To be done. Quote the data below in full, please, without altering anything.

Available data.
################

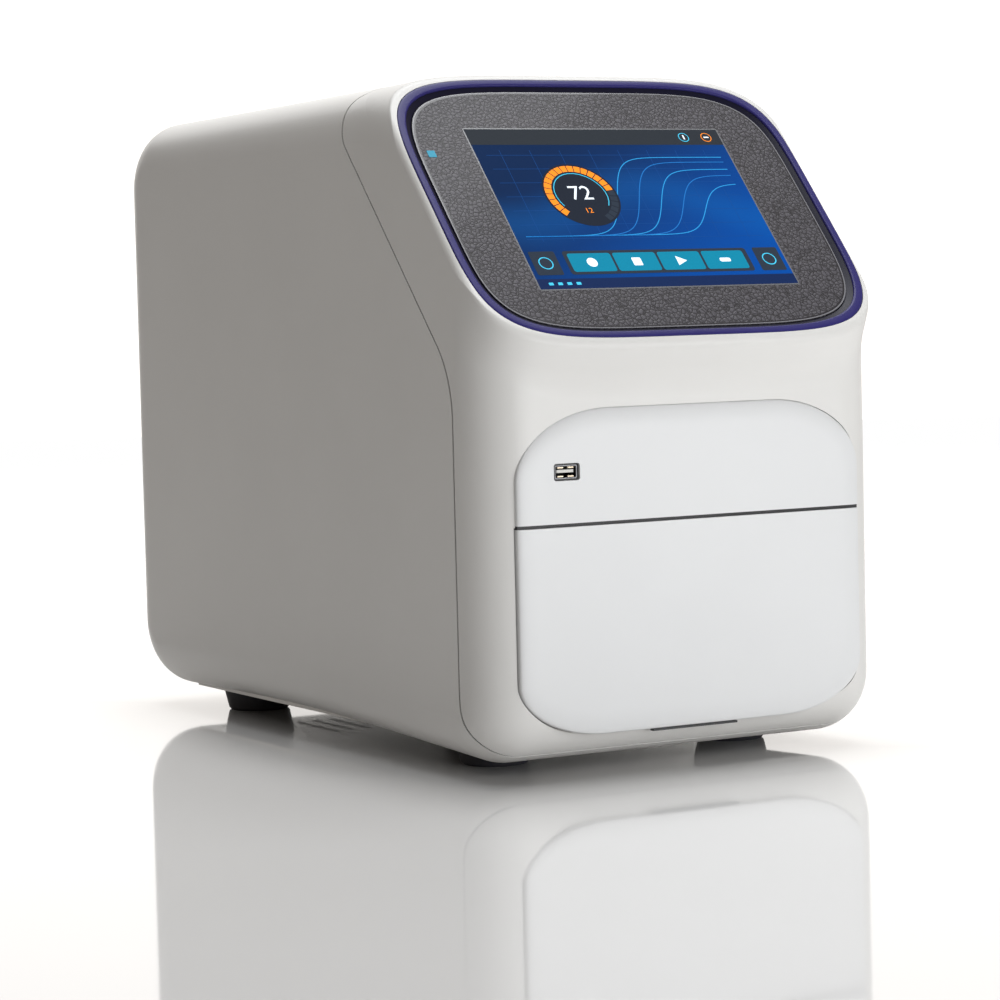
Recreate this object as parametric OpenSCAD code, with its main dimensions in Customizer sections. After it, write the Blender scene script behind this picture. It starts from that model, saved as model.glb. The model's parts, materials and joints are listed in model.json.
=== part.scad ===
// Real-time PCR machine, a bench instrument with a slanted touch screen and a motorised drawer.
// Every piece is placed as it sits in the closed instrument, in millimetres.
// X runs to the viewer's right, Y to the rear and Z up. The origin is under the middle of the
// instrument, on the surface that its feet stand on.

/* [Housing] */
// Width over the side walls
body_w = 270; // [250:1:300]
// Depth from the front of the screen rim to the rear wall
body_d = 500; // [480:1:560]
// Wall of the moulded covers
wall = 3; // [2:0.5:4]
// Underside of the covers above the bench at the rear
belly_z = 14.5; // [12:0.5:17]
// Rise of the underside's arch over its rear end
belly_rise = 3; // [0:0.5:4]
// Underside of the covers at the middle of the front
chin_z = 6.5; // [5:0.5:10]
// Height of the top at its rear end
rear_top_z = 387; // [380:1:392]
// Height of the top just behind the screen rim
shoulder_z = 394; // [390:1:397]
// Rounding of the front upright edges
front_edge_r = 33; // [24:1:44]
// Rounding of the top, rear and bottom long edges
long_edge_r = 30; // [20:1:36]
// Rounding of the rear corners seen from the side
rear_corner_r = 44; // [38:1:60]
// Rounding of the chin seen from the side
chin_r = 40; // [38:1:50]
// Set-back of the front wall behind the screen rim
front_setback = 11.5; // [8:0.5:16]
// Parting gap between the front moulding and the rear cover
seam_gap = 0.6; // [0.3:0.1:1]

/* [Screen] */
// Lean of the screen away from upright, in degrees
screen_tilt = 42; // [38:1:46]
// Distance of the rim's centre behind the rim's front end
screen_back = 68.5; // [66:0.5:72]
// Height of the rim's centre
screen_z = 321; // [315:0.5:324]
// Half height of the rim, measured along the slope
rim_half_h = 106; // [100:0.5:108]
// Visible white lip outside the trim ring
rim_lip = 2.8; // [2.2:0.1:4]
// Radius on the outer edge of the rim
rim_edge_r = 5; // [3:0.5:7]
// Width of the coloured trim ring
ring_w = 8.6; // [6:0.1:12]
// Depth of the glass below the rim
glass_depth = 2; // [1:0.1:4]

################

Correct result.
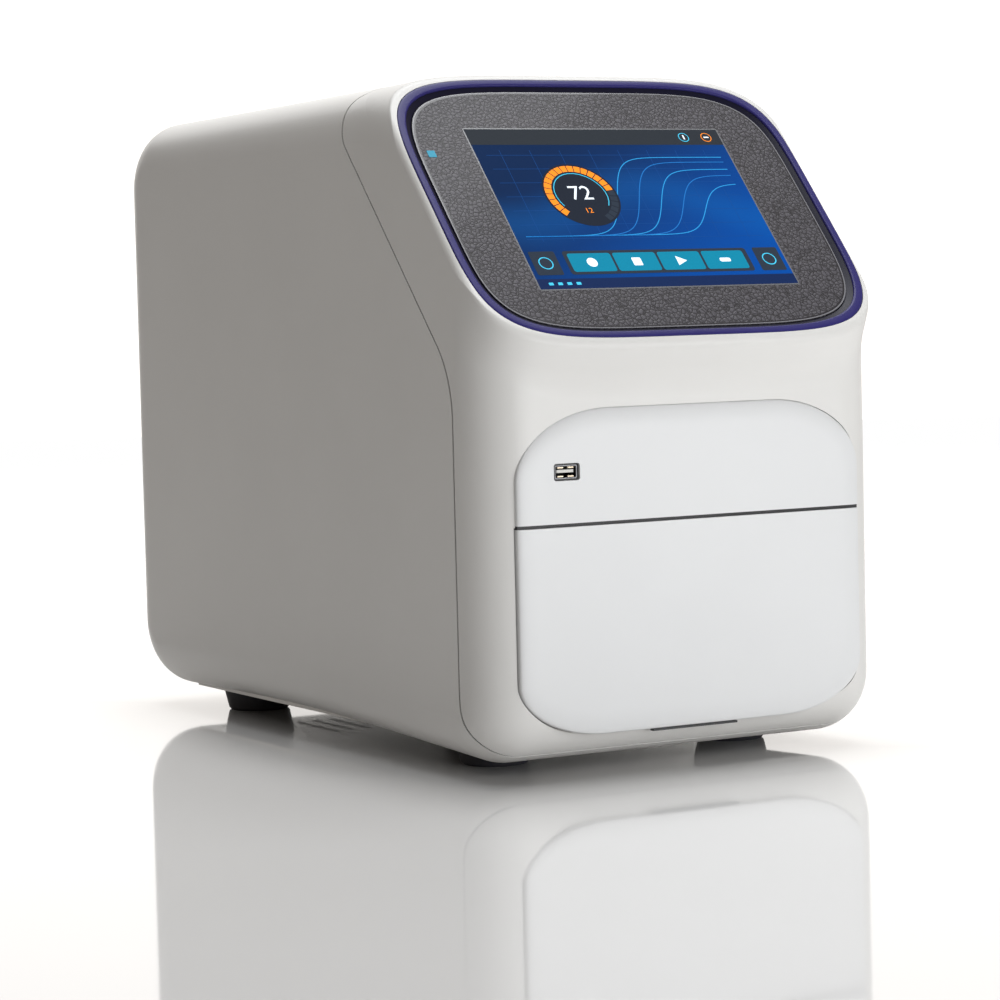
Recreate this object as parametric OpenSCAD code, with its main dimensions in Customizer sections. After it, write the Blender scene script behind this picture. It starts from that model, saved as model.glb. The model's parts, materials and joints are listed in model.json.
=== part.scad ===
// Real-time PCR machine, a bench instrument with a slanted touch screen and a motorised drawer.
// Every piece is placed as it sits in the closed instrument, in millimetres.
// X runs to the viewer's right, Y to the rear and Z up. The origin is under the middle of the
// instrument, on the surface that its feet stand on.

/* [Housing] */
// Width over the side walls
body_w = 270; // [250:1:300]
// Depth from the front of the screen rim to the rear wall
body_d = 500; // [480:1:560]
// Wall of the moulded covers
wall = 3; // [2:0.5:4]
// Underside of the covers above the bench at the rear
belly_z = 14.5; // [12:0.5:17]
// Rise of the underside's arch over its rear end
belly_rise = 3; // [0:0.5:4]
// Underside of the covers at the middle of the front
chin_z = 6.5; // [5:0.5:10]
// Height of the top at its rear end
rear_top_z = 387; // [380:1:392]
// Height of the top just behind the screen rim
shoulder_z = 394; // [390:1:397]
// Rounding of the front upright edges
front_edge_r = 33; // [24:1:44]
// Rounding of the top, rear and bottom long edges
long_edge_r = 30; // [20:1:36]
// Rounding of the rear corners seen from the side
rear_corner_r = 44; // [38:1:60]
// Rounding of the chin seen from the side
chin_r = 40; // [38:1:50]
// Set-back of the front wall behind the screen rim
front_setback = 11.5; // [8:0.5:16]
// Parting gap between the front moulding and the rear cover
seam_gap = 0.6; // [0.3:0.1:1]

/* [Screen] */
// Lean of the screen away from upright, in degrees
screen_tilt = 42; // [38:1:46]
// Distance of the rim's centre behind the rim's front end
screen_back = 68.5; // [66:0.5:72]
// Height of the rim's centre
screen_z = 321; // [315:0.5:324]
// Half height of the rim, measured along the slope
rim_half_h = 106; // [100:0.5:108]
// Visible white lip outside the trim ring
rim_lip = 2.8; // [2.2:0.1:4]
// Radius on the outer edge of the rim
rim_edge_r = 5; // [3:0.5:7]
// Width of the coloured trim ring
ring_w = 8.6; // [6:0.1:12]
// Depth of the glass below the rim
glass_depth = 2; // [1:0.1:4]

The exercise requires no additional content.